The real danger of democracy, B & S style, is that if Murdoch drops clangers like these you’re left with over half the album gone and nothing to show for it. What’s more, none of the other songs connect as easily and audaciously as the band’s classics. Even the best tracks feel slightly studied, as if Murdoch’s been asking himself whether or not he can pull certain things off. Can I pen an arrangement as glittering and structurally perfect as ‘The Model’? Yes, but if the lyric’s as baroque as the music, maybe it’s not worth it. Can I write a song from the point of view of a rape victim (‘The Chalet Lines’), and make it touching rather than harrowing? Yes, but putting it in the middle of such a jauntily uninvolved album is a big mistake. Can I smoulder like a soulboy on ‘Don’t Leave The Light On’? Yes, but not all that convincingly. Can I write a classic pop pastiche? Yes, you can, and ‘There’s Too Much Love’ is sublime end-of-album relief, but come to think of it we knew you could do that anyway. As other writers have said, if Fold Your Hands, Child had been a four-track EP, nobody would be disappointed.
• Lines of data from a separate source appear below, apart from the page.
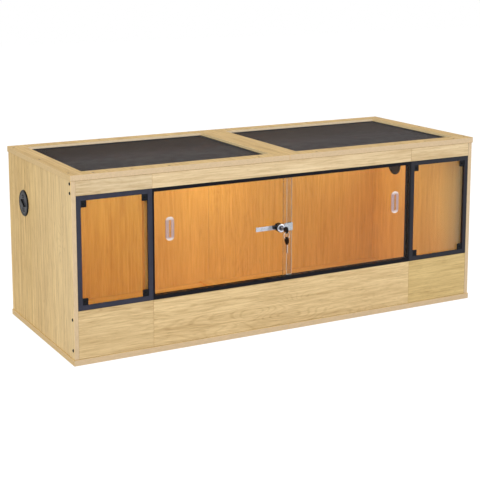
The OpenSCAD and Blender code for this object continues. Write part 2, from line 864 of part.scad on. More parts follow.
// Black guide that keeps the bar in, left of the barrel
module lock_guide() {
    color(black_plastic) difference() {
        translate([0, front_y, lock_z]) plank(
            [lock_x - lock_d / 2 - guide_len, bar_d - slot_gap - guide_t, -guide_h / 2],
            [lock_x, bar_d - slot_gap, guide_h / 2]
        );
        lock_round(lock_d / 2 + 0.05, -lock_out, track_d);
    }
}

module lock_plug() {
    color(chrome) difference() {
        lock_round(plug_d / 2, -lock_out, plug_len - lock_out);
        translate([lock_x, front_y - lock_out, lock_z]) box(
            [-blade_t / 2 - 0.1, -1, -blade_w / 2 - 0.1],
            [blade_t / 2 + 0.1, blade_in + 0.3, blade_w / 2 + 0.1]
        );
    }
}

// A key drawn in the YZ plane: its head's end at y = 0, its blade towards +y
module key_shape(hole_off) {
    half = bow_w / 2;
    tip = bow_len + blade_len;
    bitting = [for (i = [0:3]) [tip - 2.5 - 3 * i, i % 2 == 0 ? 1.2 : 2.2]];
    translate([-bow_t / 2, 0, 0]) rotate([90, 0, 90]) linear_extrude(bow_t) difference() {
        union() {
            translate([half, 0]) circle(half);
            translate([half, -bow_w * 0.225]) square([bow_len - half, bow_w * 0.45]);
        }
        translate([bow_hole_in, hole_off]) circle(bow_hole_r);
    }
    translate([-blade_t / 2, 0, 0]) rotate([90, 0, 90]) linear_extrude(blade_t) difference() {
        translate([bow_len - 0.01, -blade_w / 2]) square([blade_len + 0.01, blade_w]);
        for (b = bitting) translate([b[0], blade_w / 2 - b[1]])
            polygon([[0, 0], [1.2, b[1] + 0.1], [-1.2, b[1] + 0.1]]);
    }
}

module key() {
    color(black_plastic) translate([lock_x, front_y + bow_end, lock_z]) key_shape(-bow_hole_off);
}

module key_ring() {
    color(chrome) translate([lock_x, front_y + hang_y, ring_z]) rotate([90, 0, 0])
        rotate_extrude() translate([ring_r, 0]) circle(ring_wire, $fn = 24);
}

// A second key that hangs from the ring, blade down
module spare_key() {
    color(black_plastic) translate([lock_x, front_y + hang_y, spare_hole_z + bow_hole_in])
        rotate([-90, 0, 0]) key_shape(0);
}

// Vents, drawn about the X axis with x = 0 on the side panel's outer face

module at_vent(s) {
    on_side(s) translate([half_w, vent_y, vent_z]) children();
}

// A ring or disc about X, from x0 to x1
module vent_round(r, x0, x1) {
    translate([x0, 0, 0]) rotate([0, 90, 0]) cylinder(r = r, h = x1 - x0);
}

// Arc slots above and below the middle, cut along X
module vent_slots(x0, x1) {
    reach = vent_r * 2;
    half = vent_slot_deg / 2;
    translate([x0, 0, 0]) rotate([90, 0, 90]) linear_extrude(x1 - x0)
        for (side = [90, 270], r = [vent_in_r - 14.3, vent_in_r - 8.8, vent_in_r - 3.3]) intersection() {
            difference() {
                circle(r + vent_slot / 2);
                circle(r - vent_slot / 2);
            }
            polygon([[0, 0], for (a = [-half, 0, half]) [reach * cos(side + a), reach * sin(side + a)]]);
        }
}

module vent_body(s) {
    color(black_plastic) at_vent(s) difference() {
        union() {
            rotate([0, 90, 0]) rotate_extrude() polygon([
                [0, 0], [vent_r, 0], [vent_r, vent_flange_t - 1.2], [vent_r - 1.2, vent_flange_t],
                [vent_r - vent_rim + 1, vent_flange_t], [vent_r - vent_rim, vent_flange_t - 1],
                [vent_r - vent_rim, vent_plate_t], [0, vent_plate_t]
            ]);
            difference() {
                vent_round(vent_sleeve_r, -side_t, 0.1);
                vent_round(vent_in_r, -side_t - 1, 0);
            }
        }
        vent_slots(-1, vent_plate_t + 1);
        vent_round(hub_r + hub_gap, -1, vent_plate_t + 1);
    }
}

// Turning cap: slotted disc, grip bar, and a hub that snaps in behind the plate
module vent_cap(s) {
    color(black_plastic) at_vent(s) {
        difference() {
            vent_round(cap_r, cap_x, cap_x + cap_t);
            vent_slots(cap_x - 1, cap_x + cap_t + 1);
        }
        translate([cap_x + cap_t, 0, 0]) rotate([grip_tilt, 0, 0]) rotate([90, 0, 90])
            linear_extrude(grip_h) round_rect(grip_len, grip_w, grip_w / 2 - 0.5);
        vent_round(hub_r, -cap_gap, cap_x);
        vent_round(hub_r + 1.5, -cap_gap - 1.2, -cap_gap);
    }
}

// Perforated plate on the inside of the side panel
module vent_grille(s) {
    color(black_steel) at_vent(s) translate([-side_t - grille_t, 0, 0]) rotate([90, 0, 90])
        linear_extrude(grille_t) difference() {
            circle(grille_r);
            for (ring = [1:4], i = [0:6 * ring - 1])
                rotate(i * 60 / ring) translate([ring * 5.2, 0]) circle(grille_hole_r, $fn = 24);
        }
}

base_board(-1);  // base_left
base_board(1);  // base_right
floor_strip();
side_panel(-1);  // side_left
side_panel(1);  // side_right
back_panel(-1);  // back_left
back_panel(1);  // back_right
back_strip();
top_board(-1);  // top_left
top_board(1);  // top_right
top_batten();
fascia_side(-1);  // fascia_left
fascia_centre();
fascia_side(1);  // fascia_right
kick_side(-1);  // kick_left
kick_centre();
kick_side(1);  // kick_right
post(-1);  // post_left
post(1);  // post_right
panel_dowels();
top_screws();
base_screws();
side_screws();
mesh_frame(-1);  // mesh_frame_left
mesh_frame(1);  // mesh_frame_right
mesh_screen(-1);  // mesh_screen_left
mesh_screen(1);  // mesh_screen_right
mesh_screws();
window_frame(-1);  // window_frame_left
window_frame(1);  // window_frame_right
window_glass(-1);  // window_glass_left
window_glass(1);  // window_glass_right
window_clips(-1);  // window_clips_left
window_clips(1);  // window_clips_right
clip_screws();
track_top();
track_bottom();
jamb(-1);  // jamb_left
jamb(1);  // jamb_right
door_glass(-1, back_pane);  // door_glass_left
door_glass(1, front_pane);  // door_glass_right
door_seal();
pull(-1, back_pane);  // pull_left
pull(1, front_pane);  // pull_right
lock_bar();
lock_body();
lock_guide();
lock_plug();
key();
key_ring();
spare_key();
vent_body(-1);  // vent_body_left
vent_body(1);  // vent_body_right
vent_cap(-1);  // vent_cap_left
vent_cap(1);  // vent_cap_right
vent_grille(-1);  // vent_grille_left
vent_grille(1);  // vent_grille_right
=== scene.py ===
"""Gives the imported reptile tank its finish: oak boards, black profiles, glass, a fine
wire mesh and a chrome lock, under plain studio light, from the photograph's angle."""
import math

import bmesh
import bpy
from mathutils import Matrix, Vector


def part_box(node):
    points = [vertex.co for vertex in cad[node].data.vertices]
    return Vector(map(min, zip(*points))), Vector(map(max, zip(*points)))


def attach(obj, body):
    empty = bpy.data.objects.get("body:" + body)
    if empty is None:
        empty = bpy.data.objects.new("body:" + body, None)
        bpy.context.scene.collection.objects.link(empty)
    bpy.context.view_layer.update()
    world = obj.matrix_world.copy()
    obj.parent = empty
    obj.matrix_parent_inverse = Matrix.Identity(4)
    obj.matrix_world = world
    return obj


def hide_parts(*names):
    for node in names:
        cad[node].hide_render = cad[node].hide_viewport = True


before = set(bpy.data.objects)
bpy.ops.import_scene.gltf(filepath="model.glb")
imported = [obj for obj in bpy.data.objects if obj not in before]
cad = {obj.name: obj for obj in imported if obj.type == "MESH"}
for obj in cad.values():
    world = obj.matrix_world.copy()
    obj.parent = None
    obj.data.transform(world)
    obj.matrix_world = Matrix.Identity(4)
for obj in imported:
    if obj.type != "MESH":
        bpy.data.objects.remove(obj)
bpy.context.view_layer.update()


# Sizes, in metres

wire_pitch = 0.002
wire_radius = 0.00033
wire_press = 0.92
spline_radius = 0.0009
spline_corner = 0.006
pull_rim_depth = 0.0012
strip_rim = 0.0012
grip_start = 0.0002
bow_length = 0.020

cabin_half_width = 0.59
cabin_half_depth = 0.226

# Stretches along Y where the side panels get painted light, paler towards the front,
# and where they get painted shade inside
paler_from, paler_to = -0.24, 0.1
shade_from, shade_to = -0.21, -0.11
corner_from, corner_to = -0.214, -0.186

floor_half = 9
floor_gap = 0.0006


# Camera, with angles in degrees and its lens in millimetres

camera_azimuth = -28.50
camera_elevation = 9.35
camera_roll = 0.01
camera_distance = 3.335
camera_offset = (-0.0149, 0.2300)
camera_height = 0.230
camera_lens = 89.50
camera_shift = -0.2
camera_sensor = 36
camera_near = 0.05


# Light levels

floor_glow = 0.75
floor_strength = 1.2
world_light = 0.45
mirror_share = 0.14


# Colours of the boards, written as they look, 0 to 255

edge_colour = (215, 189, 152)
end_colour = (226, 194, 138)
# Painted light: the cut walls of the top's openings, paler than the edge band
cut_painted_light = (255, 232, 196)
cut_side_painted_light = (255, 228, 174)
band_speck = (222, 222, 222)
# Painted light: the side panels paler towards the front
painted_light_oak = (255, 240, 205)
side_light, side_dark = (252, 219, 149), (184, 146, 88)
front_light, front_dark = (237, 214, 173), (186, 156, 110)
kick_light, kick_dark = (238, 211, 160), (182, 150, 101)
top_light, top_dark = (218, 184, 120), (164, 130, 76)
# Painted warm light: the oak inside the tank, and its battens, as lit by the lamps inside
inner_painted_warm_light, inner_painted_warm_dark = (247, 199, 114), (212, 157, 82)
# Painted warm light on the posts, orange like the lit oak inside
post_painted_warm_light, post_painted_warm_dark = (240, 172, 92), (204, 130, 62)
# Painted shade on the side panels' inner faces, darkest at the front corners
corner_shade = (122, 92, 48)
corner_deep_shade = (56, 38, 22)
paler_share = 0.22
shade_share = 0.8
corner_share = 0.92
# Painted shade: some front panels darker, evening out how the light falls across the front
panel_shade_tints = {
    "fascia_left": (0.97, 0.98, 1.0),
    "kick_left": (0.98, 0.98, 0.98),
    "kick_right": (0.955, 0.95, 0.875),
}


def srgb(red, green, blue):
    """A colour written as it looks, as the linear one that a shader takes."""
    def linear(value):
        value /= 255
        return value / 12.92 if value <= 0.04045 else ((value + 0.055) / 1.055) ** 2.4
    return (linear(red), linear(green), linear(blue), 1.0)


def scaled(colour, shares):
    """A colour with each of its three parts multiplied."""
    return tuple(part * share for part, share in zip(colour, shares))


def evenly(colour, share):
    """A colour with all its parts multiplied by one share."""
    return scaled(colour, (share, share, share))


# Material building

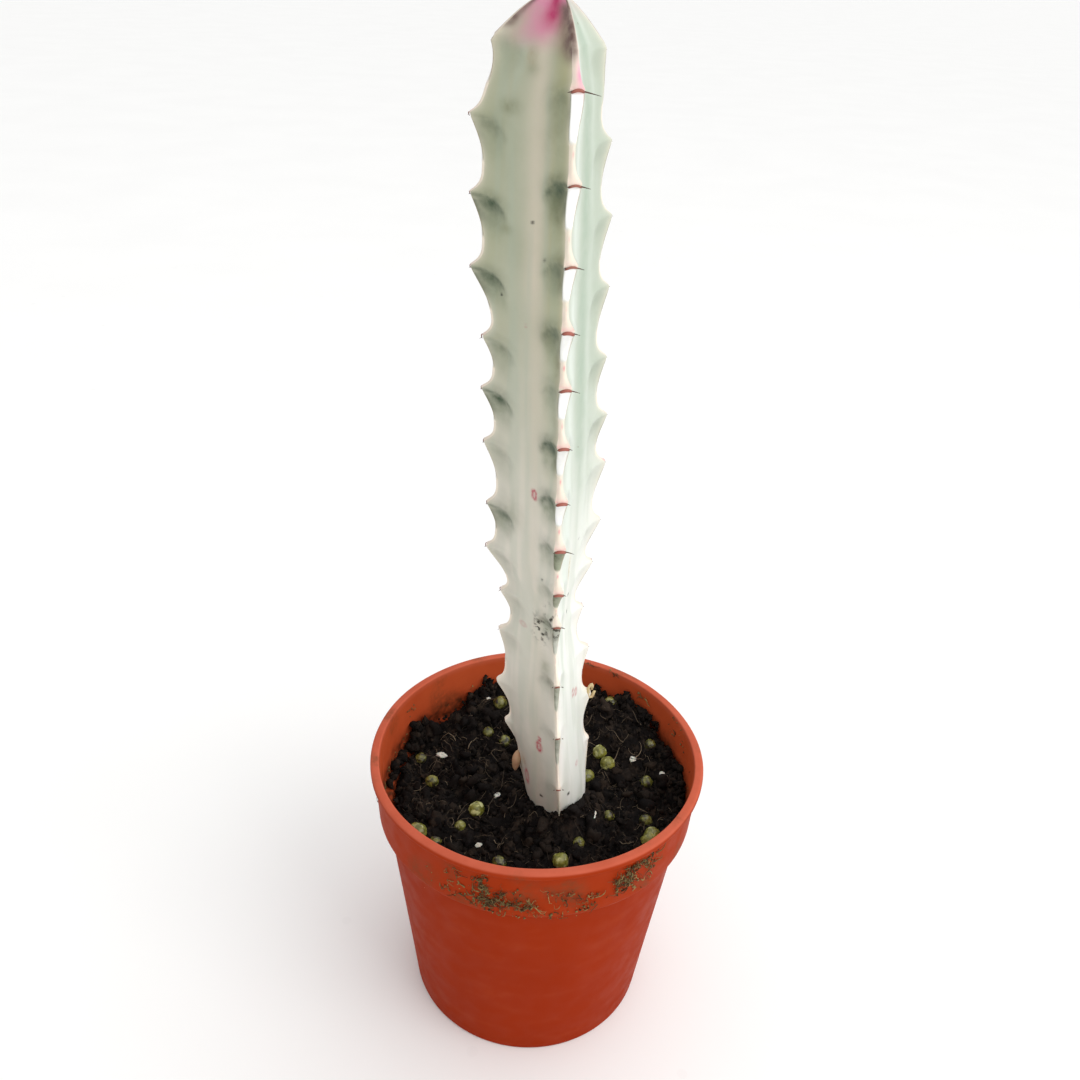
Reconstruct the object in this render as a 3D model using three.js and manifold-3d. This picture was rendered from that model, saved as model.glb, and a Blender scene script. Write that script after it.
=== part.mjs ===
// Potted euphorbia: a rooted cutting of a three-ribbed, ghost-white euphorbia in a
// small round nursery pot, with peat soil, fertiliser prills and perlite bits on top.
// Millimetres, +Z up. The origin is the centre of the pot's underside.

import * as THREE from 'three';
import { mergeVertices } from 'three/addons/utils/BufferGeometryUtils.js';
import Module from 'manifold-3d';

const wasm = await Module();
wasm.setup();

// Pot
const POT_HEIGHT = 50;
const RIM_RADIUS = 27.5;
const BASE_RADIUS = 20.7;
const WALL = 0.9;
const COLLAR_HEIGHT = 10.4;
const COLLAR_STEP = 1.3; // how far the collar stands out of the body below it
const COLLAR_TAPER = 0.6; // how much the collar widens towards the lip
const LIP_PROUD = 0.55;
const LIP_DEPTH = 1.3;
const FLOOR = 1.2;
const FOOT_RING_HEIGHT = 1.2;
const FOOT_RING_WIDTH = 2.4;
const DRAIN_RADIUS = 1.8;
const DRAIN_COUNT = 6;
const DRAIN_INSET = 5.3; // hole centres to the foot ring
const POT_SIDES = 48;

// Soil
const HEADSPACE = 8.5; // rim to soil
const FIT_GAP = 0.3; // clearance between pieces that touch
const SOIL_RINGS = [0.99, 0.92, 0.8, 0.67, 0.54, 0.41, 0.28, 0.14]; // shares of the top's radius
const NECKING = 4; // how far below the collar the soil starts to spread over the ledge
const LEDGE_COVER = { facing: 0.25, from: -0.35, to: 0.25 }; // soil hides the ledge on this side
const LUMP_HEIGHT = 0.22;
const LUMP_SPACING = 7;

// Stem
const STEM_HEIGHT = 121; // from the soil to the growing tip
const ROOTED_DEPTH = 17;
const ROOTED_TAPER = 0.8;
const STEM_X = 3.8;
const STEM_Y = -4.2;
const FOOT_RADIUS = 5; // axis to rib crest, at the soil
const CROWN_RADIUS = 10.1; // axis to rib crest, high on the stem
const FILL_OUT = 0.15; // share of the height over which the ribs fill out
const CROWN_TAPER = { depth: 2.1, from: 0.9, to: 0.96 }; // the ribs draw in towards the tip
const TWIST = 13; // degrees that the ribs turn between the soil and the tip
const LEAN = 7.8;
const LEAN_SPREAD = 0.6;
const WAIST = { depth: 1.5, level: 0.32, spread: 0.07 };
const TOOTH_DEPTH = 1.6;
const MARGIN = { tooth: 0.85, valley: 0.35 }; // half-widths of the rib's edge
const MARGIN_ROUNDING = 0.4;
const VALLEY = 0.38; // the deepest place between two teeth, as a share from the lower one
const FLANK_SHARPNESS = { upper: 3.5, under: 1.7 };
const TEETH_START = 0.2; // level above which the teeth have their full depth
const FOOT_FULLNESS = 0.7; // 1 would make the stem round at the soil
const FULLNESS_FADE = 0.12;
const FACE_HOLLOW = 0.09;
const FACE_POINTS = [0.14, 0.32, 0.5, 0.68, 0.86];
const SHOULDER_LEVEL = 0.955;
const SHOULDER_STEPS = [0.2, 0.4, 0.6, 0.8, 0.93]; // shares of the way from the shoulder to the tip
const SHOULDER_SLOPE = 0.68;
const LEVEL_GRID = 0.0025;
const LONGEST_STEP = 0.0125;
const FOOT_STEPS = 4;
const FOOT_END = 0.75; // the buried end is cut off a little rounded

// The ribs run up the stem 120 degrees apart, from these azimuths at the soil. Each
// tooth is given as its level between the soil (0) and the growing tip (1), and how
// far it stands out of the stem's even outline, or falls short of it. A tooth's upper
// flank is short and nearly flat, and its underside runs long and steep to the next.
const RIBS = [
  {
    azimuth: -84,
    teeth: [
      [0.085, 0], [0.18, 0], [0.26, 0], [0.345, 0], [0.395, 0], [0.455, 0], [0.515, 0],
      [0.58, 0], [0.645, 0], [0.705, 0], [0.77, 0], [0.845, 0], [0.925, 0],
    ],
  },
  {
    azimuth: 36,
    teeth: [
      [0.1, -0.9], [0.175, -0.9], [0.25, -1.2], [0.315, -1.6], [0.375, -0.6], [0.43, 0.1], [0.505, 0.7],
      [0.565, 0.8], [0.635, 0.4], [0.715, 0.5], [0.79, 0.6], [0.865, 0], [0.95, 0.3],
    ],
  },
  {
    azimuth: 156,
    teeth: [
      [0.07, -0.3], [0.13, 0.7], [0.195, 0.7], [0.28, 0.1], [0.34, -0.4], [0.4, 0.4], [0.46, -0.6],
      [0.54, -0.6], [0.605, -0.6], [0.665, -0.9], [0.74, 0.4], [0.815, 0.2], [0.89, 0.1], [0.96, -0.3],
    ],
  },
];

// Mounds and hollows of the soil's surface. Places and spreads, here and below, are
// shares of the soil's radius, so they follow the pot.
const MOUNDS = [
  { x: 0.55, y: 0.75, height: 3.2, spread: 0.25 },
  { x: -0.34, y: 0.82, height: 2.4, spread: 0.19 },
  { x: -0.67, y: 0.59, height: 0.9, spread: 0.15 },
  { x: 0.8, y: 0.52, height: 1.6, spread: 0.17 },
  { x: 0.17, y: -0.33, height: 3.6, spread: 0.15 },
  { x: -0.88, y: 0.04, height: -1.6, spread: 0.34 },
];

// Slow-release fertiliser prills, each resting in the soil's surface.
const PRILLS = [
  { x: 0.8, y: -0.46, radius: 1.5 },
  { x: 0.19, y: -0.71, radius: 1.3 },
  { x: -0.21, y: -0.73, radius: 1.2 },
  { x: -0.78, y: -0.5, radius: 1.5 },
  { x: -0.65, y: -0.57, radius: 1.1 },
  { x: -0.5, y: -0.4, radius: 0.9 },
  { x: -0.4, y: -0.25, radius: 1.3 },
  { x: -0.75, y: 0.04, radius: 1.2 },
  { x: -0.86, y: 0.27, radius: 1 },
  { x: -0.31, y: 0.78, radius: 1.3 },
  { x: 0.46, y: 0.34, radius: 1.3 },
  { x: 0.52, y: 0.23, radius: 1.3 },
  { x: 0.37, y: 0.12, radius: 1.3 },
  { x: 0.55, y: 0.8, radius: 1.2 },
  { x: 0.84, y: 0.42, radius: 1 },
  { x: 0.31, y: -0.55, radius: 1 },
  { x: 0.52, y: -0.25, radius: 1 },
  { x: 0.8, y: 0.1, radius: 1.2 },
  { x: 0.78, y: -0.27, radius: 1.1 },
  { x: -0.25, y: 0.46, radius: 1.1 },
  { x: -0.38, y: 0.52, radius: 1 },
];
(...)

All that said this is still a record I’ll play, but as a relative newcomer to the whole band I wasn’t expecting to be cherry-picking it so ruthlessly and so quickly. The best hope for Belle And Sebastian, aesthetically, may well be for Stuart Murdoch to keep pushing and exploring in the landscapes Fold Your Hands has started to map out, treating the record as a necessary step between ‘scenius’ and genius. The danger is that as his own territory expands, the friendly, fragile community his band helped create will leave the band behind for good. If they keep putting out records as apparently half-hearted as this last, though, it’s hard to see things ending any differently.